Around Iceland, you´ll find many islands, large and small. Among them, you´ll find two that are both called Flatey. To set the two apart, they’re usually referred to as Flatey in Breiðafjörður fjord, and Flatey in Skjálfandi bay. Back in the day, they were inhabited by families of fishermen and were even farmed.
Flatey island in Breiðafjörður fjord
Flatey in Breiðafjörður fjord is so charming and quaint that many movies have been shot there, and travelers absolutely love visiting the island and spend the day there. Bird lovers will not be disappointed since Flatey has a huge bird population. But, watch your head, since the Arctic terns there will try to peck your head if you get too close to their nests. A couple of families live on the island all year round, but most of the houses are mainly occupied by people during summer when families go there for leisure or work in tourist-related businesses. The houses are lovely and colorful, and the island is rich in history. In the year 1172, a monastery was founded there and back in the day the island was an important trading post with a large population.
If you want to visit, you can take the ferry Baldur that sails between Stykkishólmur and Brjánslækur and stops in Flatey as well.
By Kolbrún Ragna (is.wikipedia.org) [Public domain], via Wikimedia Commons
Flatey island in Skjálfandi bay
At one point, 129 people lived on Flatey island in Skjálfandi bay, but the island is now abandoned. Families still come there during summer and stay in the houses, but nobody lives there all year round. Back in the day, the island had an elementary school and a store, and people lived off fishing and farming.

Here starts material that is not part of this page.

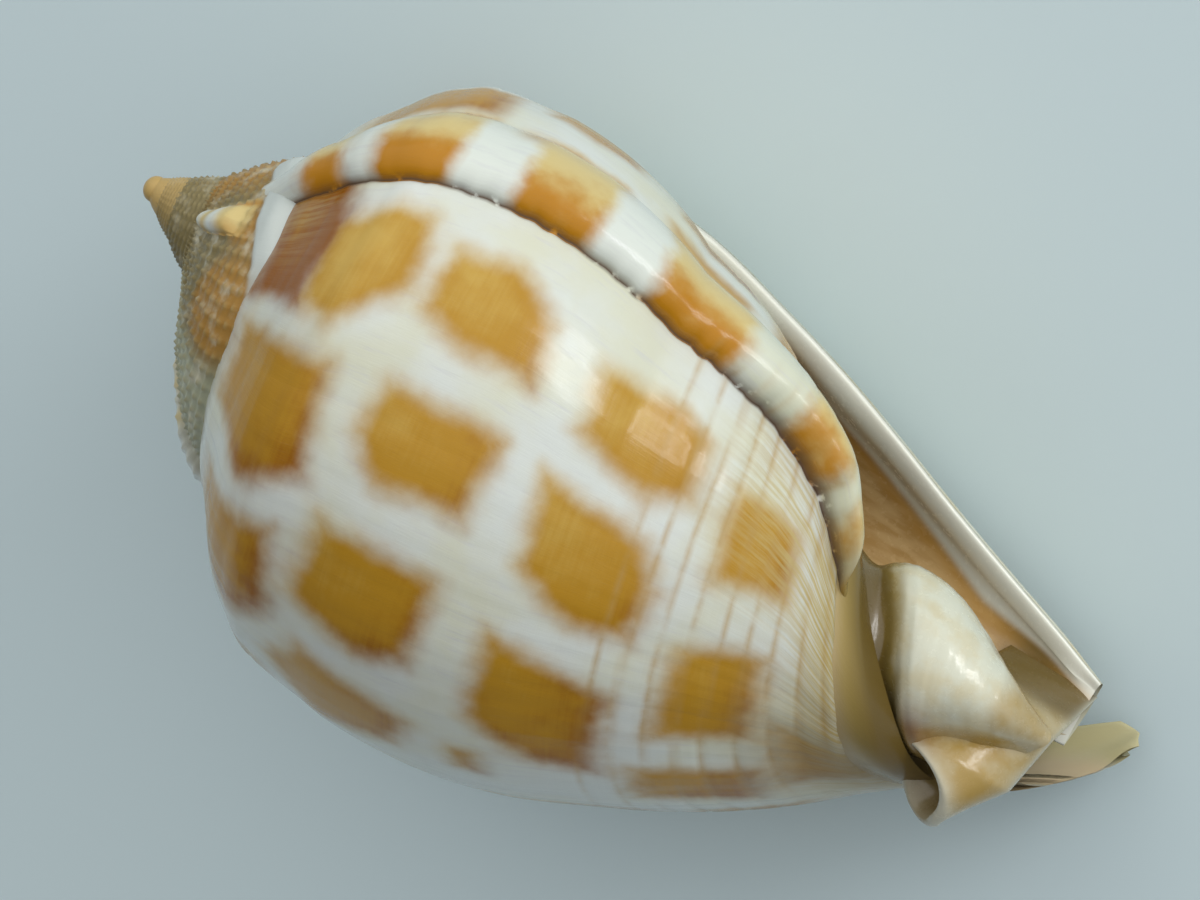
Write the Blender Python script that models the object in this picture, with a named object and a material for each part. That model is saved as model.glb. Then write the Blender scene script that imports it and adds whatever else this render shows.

50 years ago, all the island’s inhabitants decided to abandon it at the same time. It was a difficult decision for them, but they probably didn’t have much choice since no teacher was available to teach at the elementary school and parents didn’t want to send their children to the mainland to attend school. Money was probably an issue as well, and many were tempted to take jobs in a new factory in Húsavík. The island is in North Iceland and is a couple of kilometers of the coast of Iceland.